(Object data in JSON)
----------
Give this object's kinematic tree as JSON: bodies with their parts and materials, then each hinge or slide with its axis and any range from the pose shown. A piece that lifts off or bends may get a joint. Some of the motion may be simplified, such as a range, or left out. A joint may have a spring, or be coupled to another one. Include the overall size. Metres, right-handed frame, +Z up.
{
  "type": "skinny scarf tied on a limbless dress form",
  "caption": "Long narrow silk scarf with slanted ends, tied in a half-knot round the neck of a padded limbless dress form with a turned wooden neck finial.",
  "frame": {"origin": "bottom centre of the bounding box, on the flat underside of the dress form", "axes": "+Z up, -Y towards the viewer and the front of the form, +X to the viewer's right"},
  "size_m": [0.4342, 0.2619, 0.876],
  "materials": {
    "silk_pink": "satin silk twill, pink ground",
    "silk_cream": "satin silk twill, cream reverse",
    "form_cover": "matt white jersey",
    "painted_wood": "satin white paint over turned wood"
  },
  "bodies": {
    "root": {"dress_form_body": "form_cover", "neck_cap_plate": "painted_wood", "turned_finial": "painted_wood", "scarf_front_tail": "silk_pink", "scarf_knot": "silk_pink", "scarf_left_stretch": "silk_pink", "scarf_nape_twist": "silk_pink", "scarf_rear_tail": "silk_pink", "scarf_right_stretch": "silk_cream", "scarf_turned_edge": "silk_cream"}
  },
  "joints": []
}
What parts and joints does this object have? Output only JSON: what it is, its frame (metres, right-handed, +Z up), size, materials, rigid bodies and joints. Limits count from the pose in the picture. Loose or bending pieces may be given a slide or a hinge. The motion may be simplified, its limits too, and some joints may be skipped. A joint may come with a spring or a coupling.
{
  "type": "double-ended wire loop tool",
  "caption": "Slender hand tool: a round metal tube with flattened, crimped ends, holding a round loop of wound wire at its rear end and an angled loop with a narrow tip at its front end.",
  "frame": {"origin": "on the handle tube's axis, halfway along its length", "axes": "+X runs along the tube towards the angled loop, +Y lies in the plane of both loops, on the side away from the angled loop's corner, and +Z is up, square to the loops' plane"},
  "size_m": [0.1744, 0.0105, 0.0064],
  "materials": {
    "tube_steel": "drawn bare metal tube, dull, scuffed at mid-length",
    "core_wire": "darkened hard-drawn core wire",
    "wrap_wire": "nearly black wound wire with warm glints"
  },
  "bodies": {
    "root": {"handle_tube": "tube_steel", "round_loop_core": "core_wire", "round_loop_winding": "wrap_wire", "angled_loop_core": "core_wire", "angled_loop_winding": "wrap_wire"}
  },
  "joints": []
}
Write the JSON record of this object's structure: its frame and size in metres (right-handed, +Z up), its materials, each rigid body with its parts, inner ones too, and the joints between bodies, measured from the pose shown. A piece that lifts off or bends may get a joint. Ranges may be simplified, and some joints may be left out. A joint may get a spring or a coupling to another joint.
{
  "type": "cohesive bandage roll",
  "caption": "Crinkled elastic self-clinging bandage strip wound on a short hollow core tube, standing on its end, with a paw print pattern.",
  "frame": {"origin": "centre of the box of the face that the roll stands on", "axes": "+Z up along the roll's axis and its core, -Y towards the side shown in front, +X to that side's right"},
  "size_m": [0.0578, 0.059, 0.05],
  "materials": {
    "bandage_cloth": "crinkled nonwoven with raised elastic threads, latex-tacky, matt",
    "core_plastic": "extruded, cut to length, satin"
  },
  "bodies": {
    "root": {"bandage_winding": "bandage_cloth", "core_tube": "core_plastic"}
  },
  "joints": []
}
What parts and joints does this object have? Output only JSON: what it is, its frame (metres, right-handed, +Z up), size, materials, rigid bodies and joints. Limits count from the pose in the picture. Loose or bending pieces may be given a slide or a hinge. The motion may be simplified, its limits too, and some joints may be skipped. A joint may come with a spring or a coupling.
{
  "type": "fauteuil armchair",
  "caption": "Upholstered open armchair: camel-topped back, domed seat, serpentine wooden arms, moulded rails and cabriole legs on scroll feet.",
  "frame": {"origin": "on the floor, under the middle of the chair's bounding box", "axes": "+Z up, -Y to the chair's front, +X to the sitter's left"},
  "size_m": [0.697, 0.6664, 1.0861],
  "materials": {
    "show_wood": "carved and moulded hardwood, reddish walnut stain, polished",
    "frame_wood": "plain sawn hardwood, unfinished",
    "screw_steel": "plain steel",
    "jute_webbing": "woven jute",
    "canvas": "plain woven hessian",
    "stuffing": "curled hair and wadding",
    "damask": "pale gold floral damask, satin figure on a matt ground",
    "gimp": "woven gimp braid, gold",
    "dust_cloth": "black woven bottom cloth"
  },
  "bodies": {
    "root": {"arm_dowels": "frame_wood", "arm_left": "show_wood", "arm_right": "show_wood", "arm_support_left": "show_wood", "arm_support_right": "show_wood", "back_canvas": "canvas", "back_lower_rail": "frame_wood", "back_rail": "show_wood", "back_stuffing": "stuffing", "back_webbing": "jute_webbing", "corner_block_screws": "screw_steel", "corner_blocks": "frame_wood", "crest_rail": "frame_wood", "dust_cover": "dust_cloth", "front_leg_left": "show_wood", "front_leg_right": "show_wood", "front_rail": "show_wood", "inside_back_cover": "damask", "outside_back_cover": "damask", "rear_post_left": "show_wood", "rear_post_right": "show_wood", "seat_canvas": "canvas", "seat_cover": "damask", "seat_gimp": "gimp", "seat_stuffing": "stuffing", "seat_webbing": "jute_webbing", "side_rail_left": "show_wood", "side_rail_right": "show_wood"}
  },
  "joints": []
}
----------
* _What this task involves_
Retype every record above exactly as written.

* _Exercise result_
Give this object's kinematic tree as JSON: bodies with their parts and materials, then each hinge or slide with its axis and any range from the pose shown. A piece that lifts off or bends may get a joint. Some of the motion may be simplified, such as a range, or left out. A joint may have a spring, or be coupled to another one. Include the overall size. Metres, right-handed frame, +Z up.
{
  "type": "skinny scarf tied on a limbless dress form",
  "caption": "Long narrow silk scarf with slanted ends, tied in a half-knot round the neck of a padded limbless dress form with a turned wooden neck finial.",
  "frame": {"origin": "bottom centre of the bounding box, on the flat underside of the dress form", "axes": "+Z up, -Y towards the viewer and the front of the form, +X to the viewer's right"},
  "size_m": [0.4342, 0.2619, 0.876],
  "materials": {
    "silk_pink": "satin silk twill, pink ground",
    "silk_cream": "satin silk twill, cream reverse",
    "form_cover": "matt white jersey",
    "painted_wood": "satin white paint over turned wood"
  },
  "bodies": {
    "root": {"dress_form_body": "form_cover", "neck_cap_plate": "painted_wood", "turned_finial": "painted_wood", "scarf_front_tail": "silk_pink", "scarf_knot": "silk_pink", "scarf_left_stretch": "silk_pink", "scarf_nape_twist": "silk_pink", "scarf_rear_tail": "silk_pink", "scarf_right_stretch": "silk_cream", "scarf_turned_edge": "silk_cream"}
  },
  "joints": []
}
What parts and joints does this object have? Output only JSON: what it is, its frame (metres, right-handed, +Z up), size, materials, rigid bodies and joints. Limits count from the pose in the picture. Loose or bending pieces may be given a slide or a hinge. The motion may be simplified, its limits too, and some joints may be skipped. A joint may come with a spring or a coupling.
{
  "type": "double-ended wire loop tool",
  "caption": "Slender hand tool: a round metal tube with flattened, crimped ends, holding a round loop of wound wire at its rear end and an angled loop with a narrow tip at its front end.",
  "frame": {"origin": "on the handle tube's axis, halfway along its length", "axes": "+X runs along the tube towards the angled loop, +Y lies in the plane of both loops, on the side away from the angled loop's corner, and +Z is up, square to the loops' plane"},
  "size_m": [0.1744, 0.0105, 0.0064],
  "materials": {
    "tube_steel": "drawn bare metal tube, dull, scuffed at mid-length",
    "core_wire": "darkened hard-drawn core wire",
    "wrap_wire": "nearly black wound wire with warm glints"
  },
  "bodies": {
    "root": {"handle_tube": "tube_steel", "round_loop_core": "core_wire", "round_loop_winding": "wrap_wire", "angled_loop_core": "core_wire", "angled_loop_winding": "wrap_wire"}
  },
  "joints": []
}
Write the JSON record of this object's structure: its frame and size in metres (right-handed, +Z up), its materials, each rigid body with its parts, inner ones too, and the joints between bodies, measured from the pose shown. A piece that lifts off or bends may get a joint. Ranges may be simplified, and some joints may be left out. A joint may get a spring or a coupling to another joint.
{
  "type": "cohesive bandage roll",
  "caption": "Crinkled elastic self-clinging bandage strip wound on a short hollow core tube, standing on its end, with a paw print pattern.",
  "frame": {"origin": "centre of the box of the face that the roll stands on", "axes": "+Z up along the roll's axis and its core, -Y towards the side shown in front, +X to that side's right"},
  "size_m": [0.0578, 0.059, 0.05],
  "materials": {
    "bandage_cloth": "crinkled nonwoven with raised elastic threads, latex-tacky, matt",
    "core_plastic": "extruded, cut to length, satin"
  },
  "bodies": {
    "root": {"bandage_winding": "bandage_cloth", "core_tube": "core_plastic"}
  },
  "joints": []
}
What parts and joints does this object have? Output only JSON: what it is, its frame (metres, right-handed, +Z up), size, materials, rigid bodies and joints. Limits count from the pose in the picture. Loose or bending pieces may be given a slide or a hinge. The motion may be simplified, its limits too, and some joints may be skipped. A joint may come with a spring or a coupling.
{
  "type": "fauteuil armchair",
  "caption": "Upholstered open armchair: camel-topped back, domed seat, serpentine wooden arms, moulded rails and cabriole legs on scroll feet.",
  "frame": {"origin": "on the floor, under the middle of the chair's bounding box", "axes": "+Z up, -Y to the chair's front, +X to the sitter's left"},
  "size_m": [0.697, 0.6664, 1.0861],
  "materials": {
    "show_wood": "carved and moulded hardwood, reddish walnut stain, polished",
    "frame_wood": "plain sawn hardwood, unfinished",
    "screw_steel": "plain steel",
    "jute_webbing": "woven jute",
    "canvas": "plain woven hessian",
    "stuffing": "curled hair and wadding",
    "damask": "pale gold floral damask, satin figure on a matt ground",
    "gimp": "woven gimp braid, gold",
    "dust_cloth": "black woven bottom cloth"
  },
  "bodies": {
    "root": {"arm_dowels": "frame_wood", "arm_left": "show_wood", "arm_right": "show_wood", "arm_support_left": "show_wood", "arm_support_right": "show_wood", "back_canvas": "canvas", "back_lower_rail": "frame_wood", "back_rail": "show_wood", "back_stuffing": "stuffing", "back_webbing": "jute_webbing", "corner_block_screws": "screw_steel", "corner_blocks": "frame_wood", "crest_rail": "frame_wood", "dust_cover": "dust_cloth", "front_leg_left": "show_wood", "front_leg_right": "show_wood", "front_rail": "show_wood", "inside_back_cover": "damask", "outside_back_cover": "damask", "rear_post_left": "show_wood", "rear_post_right": "show_wood", "seat_canvas": "canvas", "seat_cover": "damask", "seat_gimp": "gimp", "seat_stuffing": "stuffing", "seat_webbing": "jute_webbing", "side_rail_left": "show_wood", "side_rail_right": "show_wood"}
  },
  "joints": []
}